DRI/McGraw-Hill, economic consultants in Lexington, Mass., forecast growth in the 1993-98 period of 8.2 percent in China, 6.9 percent in Malaysia, 6.6 percent in Korea, and 6.4 percent in Taiwan, versus growth in the US and European nations in the 2- to 4-percent range.
But the Pacific Rim dynamos face challenges, too:
Rising labor costs. Nations such as South Korea "have grown so phenomenally for so long" by using low-wage labor to make goods for export, says Ken Goldstein, an economist with the Conference Board in New York. With living standards on the rise in these nations and China emerging as a lower-wage alternative, the smaller "tigers" must emphasize higher-value exports and expansion of their own domestic economies.

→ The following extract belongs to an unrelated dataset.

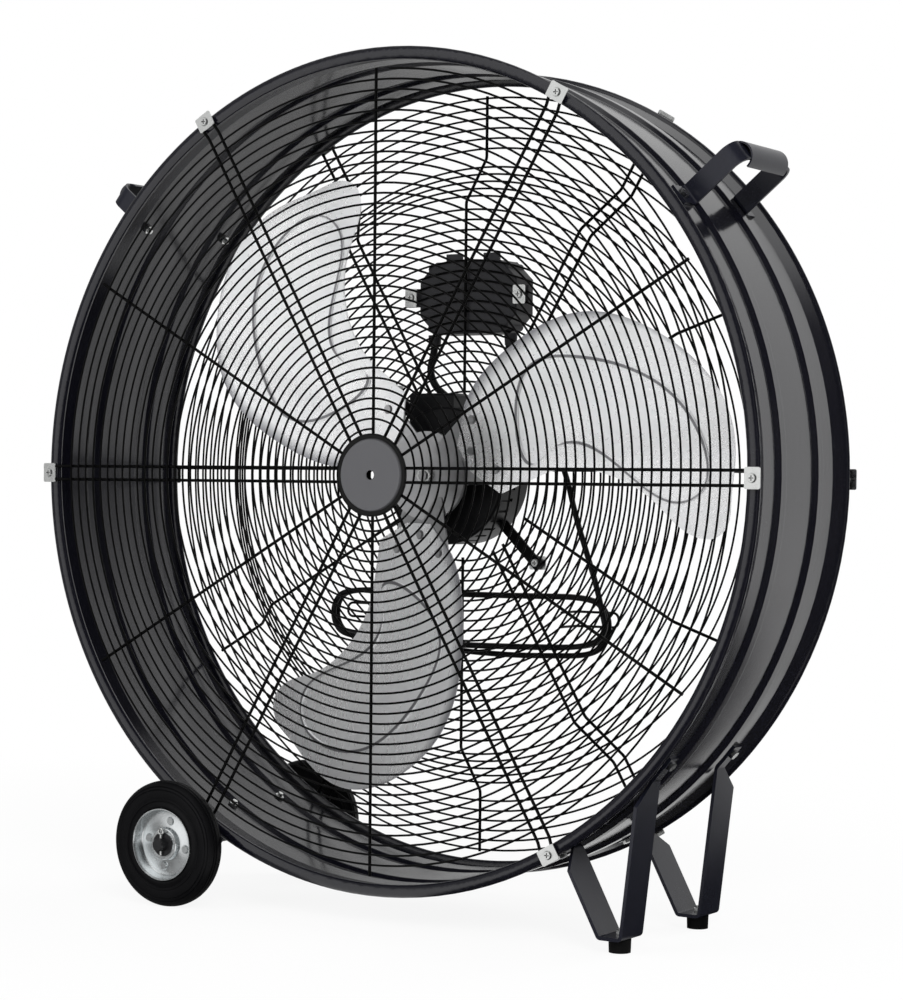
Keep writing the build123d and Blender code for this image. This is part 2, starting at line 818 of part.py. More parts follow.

Slow recovery in Japan. Economists do not foresee Japan returning to strong growth, around 3 percent, until 1994. "Japan's still going to be a drag on the world economy" this year, Krause predicts, noting that imports continue to drop in the world's second-biggest economy. When recovery does come, it promises to help California by boosting the important tourist industry, Krause adds.
Uncertain world trade climate. "World trade had been growing at double-digit rates in the 1980s," before recession hit the US, Japan, and Germany, Mr. Goldstein says. This week the G-7 nations made a last-ditch effort to revive the long-stalled talks to further liberalize world trade and restore that growth.
"The main interest of these [Pacific Rim] countries is in global free trade," as opposed to regional trading blocs or bilateral deals, says Christopher Mills, director of DRI's world markets service. He says that Mr. Clinton may run amock by pushing Japan to set sector-by-sector targets for reducing its trade surplus with the US. "It can bring short-term gains to the US economy," Mr. Mills says, but "nobody else in the world likes the US going around and telling them to `import this' ."
Shifting political landscape. The Pacific Rim "used to be thought of as a region dominated by Japan and the United States," but China's rapid growth is changing that, Krause says. Taiwan's economy is increasingly linked back to the mainland, for example. Tension over the pace of political reform in China has shown itself in the Clinton administration's "one-year probation" approach to renewing the nation's trade privileges, and Hong Kong's dispute with Beijing over the terms under which it will merge int o China in 1997.
Mills downplays the idea of a revived Sino-Japanese rivalry. For now, the two economies are complementary, with China labor-rich and Japan capital-rich.